**TASK DESCRIPTION**
Set down only the lines running from the one with "The FreeCAD and Blender code for this object continues." to the one with "1, len(line)), HANDLE_HALF)", both lines included, exactly as they stand, please.

-------- MATERIAL PROVIDED --------

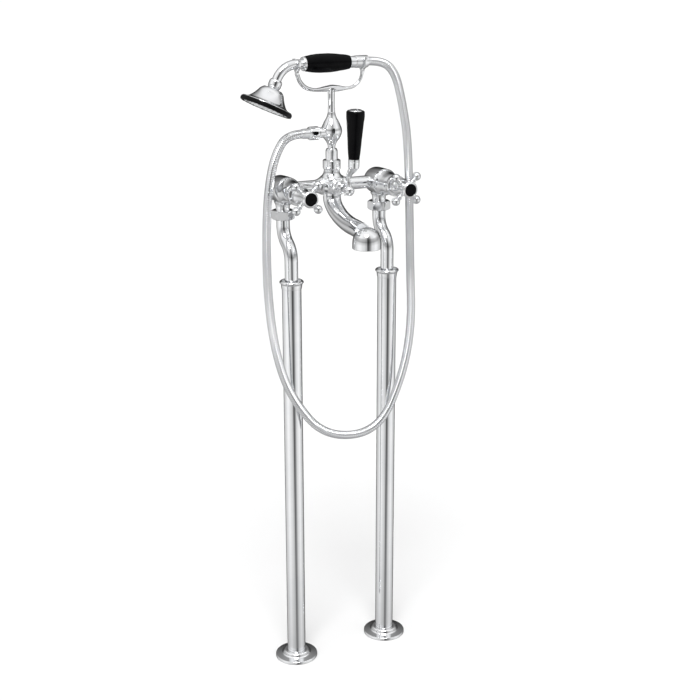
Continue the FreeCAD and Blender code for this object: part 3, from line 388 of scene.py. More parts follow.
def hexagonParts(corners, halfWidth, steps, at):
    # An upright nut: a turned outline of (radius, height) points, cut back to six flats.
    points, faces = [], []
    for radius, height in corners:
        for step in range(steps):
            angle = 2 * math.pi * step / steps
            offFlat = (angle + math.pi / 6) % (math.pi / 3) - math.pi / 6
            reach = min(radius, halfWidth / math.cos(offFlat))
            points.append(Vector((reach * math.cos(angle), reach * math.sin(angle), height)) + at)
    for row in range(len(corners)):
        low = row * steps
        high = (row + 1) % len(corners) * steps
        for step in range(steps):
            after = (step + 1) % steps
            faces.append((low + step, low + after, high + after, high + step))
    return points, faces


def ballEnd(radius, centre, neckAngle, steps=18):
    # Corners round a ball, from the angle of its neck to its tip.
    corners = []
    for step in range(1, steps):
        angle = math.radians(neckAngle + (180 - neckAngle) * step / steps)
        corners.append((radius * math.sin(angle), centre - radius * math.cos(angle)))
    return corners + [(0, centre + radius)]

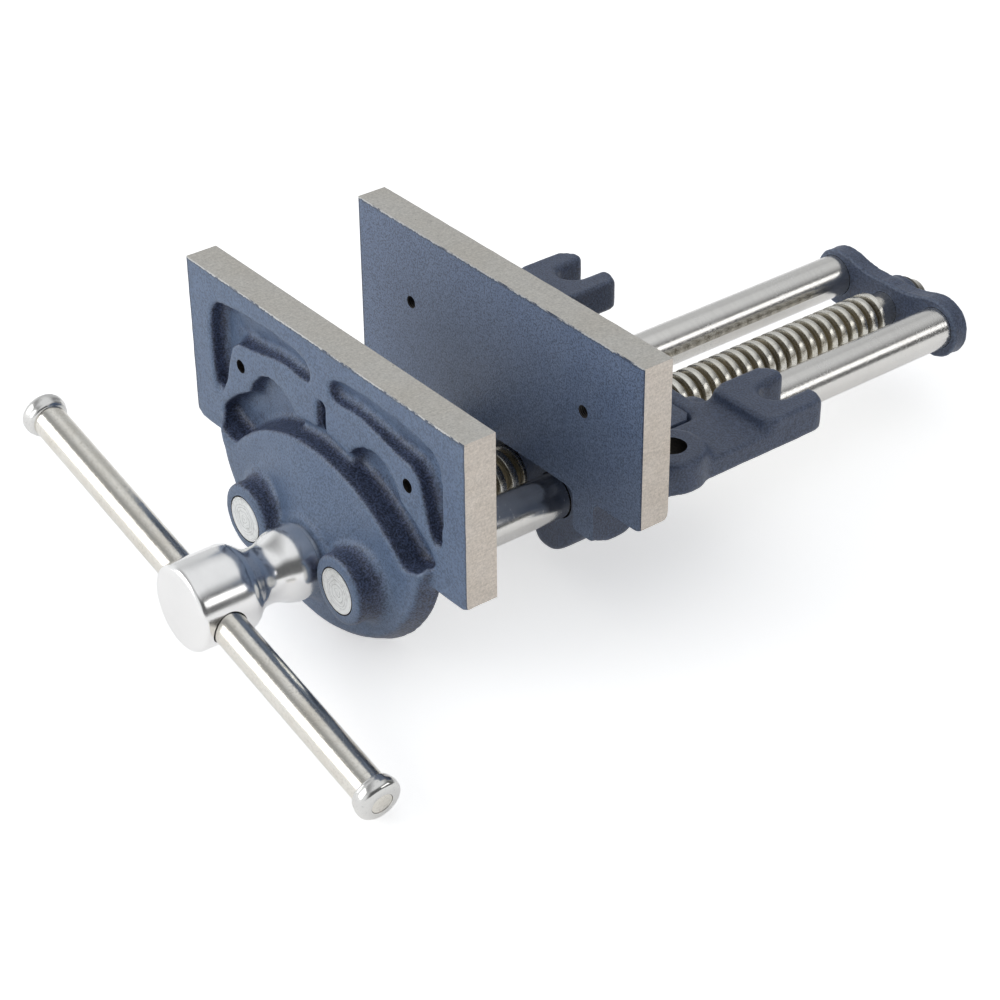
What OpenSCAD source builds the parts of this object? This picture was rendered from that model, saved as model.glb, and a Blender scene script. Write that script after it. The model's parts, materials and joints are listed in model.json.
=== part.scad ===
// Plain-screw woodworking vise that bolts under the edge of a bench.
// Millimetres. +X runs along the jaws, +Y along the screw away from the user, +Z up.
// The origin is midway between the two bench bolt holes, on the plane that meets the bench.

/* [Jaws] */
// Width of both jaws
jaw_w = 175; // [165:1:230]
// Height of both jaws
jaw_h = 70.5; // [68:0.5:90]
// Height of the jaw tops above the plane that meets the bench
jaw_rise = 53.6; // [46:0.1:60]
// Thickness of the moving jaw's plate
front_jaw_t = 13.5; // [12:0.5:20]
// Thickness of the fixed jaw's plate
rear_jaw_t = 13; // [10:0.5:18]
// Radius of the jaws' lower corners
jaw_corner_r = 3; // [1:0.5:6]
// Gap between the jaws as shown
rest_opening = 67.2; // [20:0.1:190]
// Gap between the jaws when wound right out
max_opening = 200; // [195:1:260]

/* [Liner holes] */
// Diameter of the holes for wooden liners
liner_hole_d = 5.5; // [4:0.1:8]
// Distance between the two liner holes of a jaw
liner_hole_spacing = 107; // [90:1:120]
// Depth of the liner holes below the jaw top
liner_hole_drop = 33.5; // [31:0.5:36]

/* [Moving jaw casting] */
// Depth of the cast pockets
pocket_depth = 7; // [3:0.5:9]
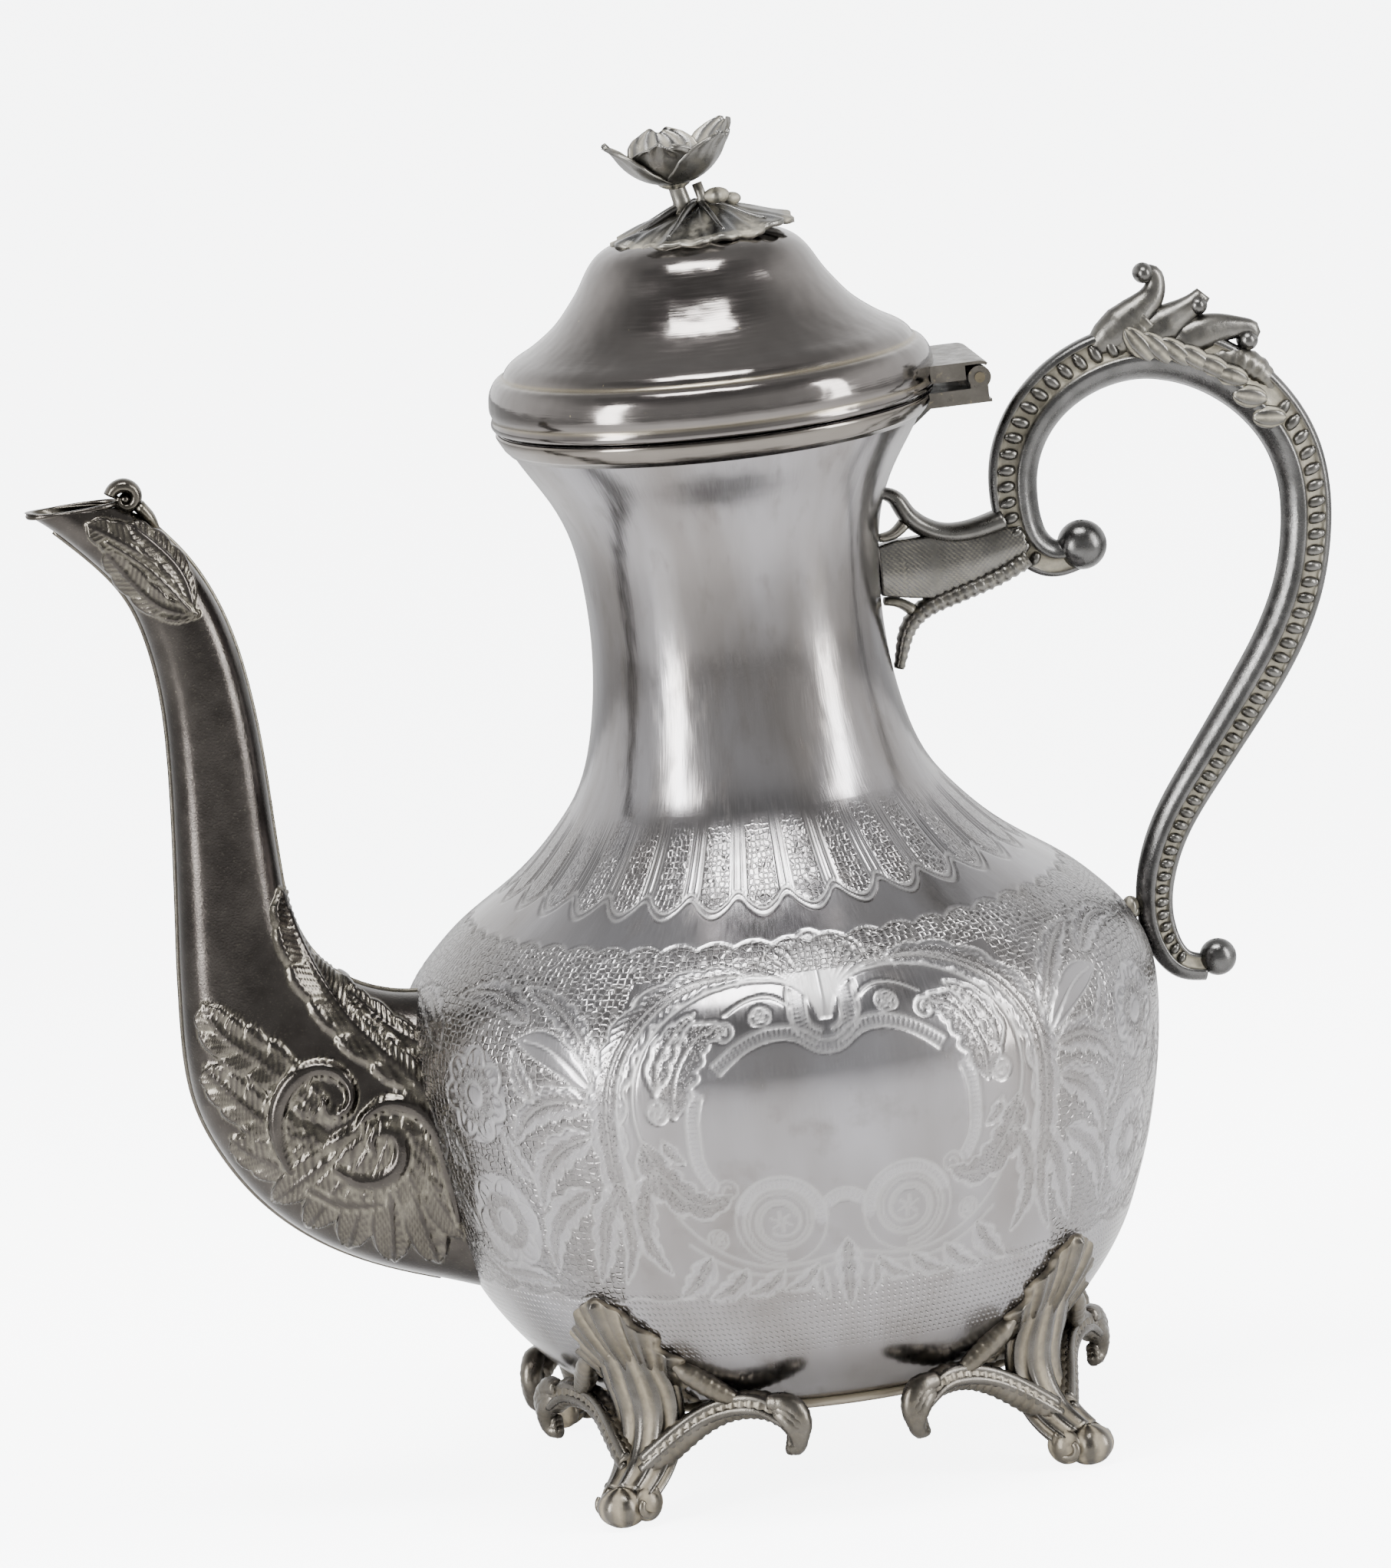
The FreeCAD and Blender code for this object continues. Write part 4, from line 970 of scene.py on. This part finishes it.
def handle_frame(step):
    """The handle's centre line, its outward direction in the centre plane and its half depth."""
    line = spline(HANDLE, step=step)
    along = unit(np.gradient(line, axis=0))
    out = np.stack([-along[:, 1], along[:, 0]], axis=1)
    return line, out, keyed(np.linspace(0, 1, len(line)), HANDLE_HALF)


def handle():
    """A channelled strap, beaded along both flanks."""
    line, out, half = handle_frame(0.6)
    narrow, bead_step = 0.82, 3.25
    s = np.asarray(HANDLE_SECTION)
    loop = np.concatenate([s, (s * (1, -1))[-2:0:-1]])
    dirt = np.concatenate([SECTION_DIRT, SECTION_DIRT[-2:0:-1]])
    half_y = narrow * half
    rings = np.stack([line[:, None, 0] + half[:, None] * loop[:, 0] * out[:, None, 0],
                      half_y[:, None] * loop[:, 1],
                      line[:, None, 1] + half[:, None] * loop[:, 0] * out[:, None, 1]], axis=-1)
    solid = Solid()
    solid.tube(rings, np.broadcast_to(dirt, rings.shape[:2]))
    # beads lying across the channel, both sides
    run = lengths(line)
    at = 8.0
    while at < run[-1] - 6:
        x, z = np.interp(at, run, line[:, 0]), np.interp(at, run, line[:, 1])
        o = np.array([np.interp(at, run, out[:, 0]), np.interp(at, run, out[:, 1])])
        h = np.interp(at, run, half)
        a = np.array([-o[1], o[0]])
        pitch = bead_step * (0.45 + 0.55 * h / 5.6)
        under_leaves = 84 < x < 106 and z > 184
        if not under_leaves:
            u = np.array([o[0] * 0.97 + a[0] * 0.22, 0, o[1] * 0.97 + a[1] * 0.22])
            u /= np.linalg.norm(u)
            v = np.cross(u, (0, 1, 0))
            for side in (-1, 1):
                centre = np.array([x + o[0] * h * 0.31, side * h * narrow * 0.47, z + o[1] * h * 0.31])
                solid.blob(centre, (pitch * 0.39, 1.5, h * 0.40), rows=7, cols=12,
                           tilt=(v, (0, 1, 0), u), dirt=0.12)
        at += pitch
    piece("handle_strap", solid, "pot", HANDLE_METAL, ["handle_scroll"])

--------

**COMPLETE ANSWER**
The FreeCAD and Blender code for this object continues. Write part 4, from line 970 of scene.py on. This part finishes it.
def handle_frame(step):
    """The handle's centre line, its outward direction in the centre plane and its half depth."""
    line = spline(HANDLE, step=step)
    along = unit(np.gradient(line, axis=0))
    out = np.stack([-along[:, 1], along[:, 0]], axis=1)
    return line, out, keyed(np.linspace(0, 1, len(line)), HANDLE_HALF)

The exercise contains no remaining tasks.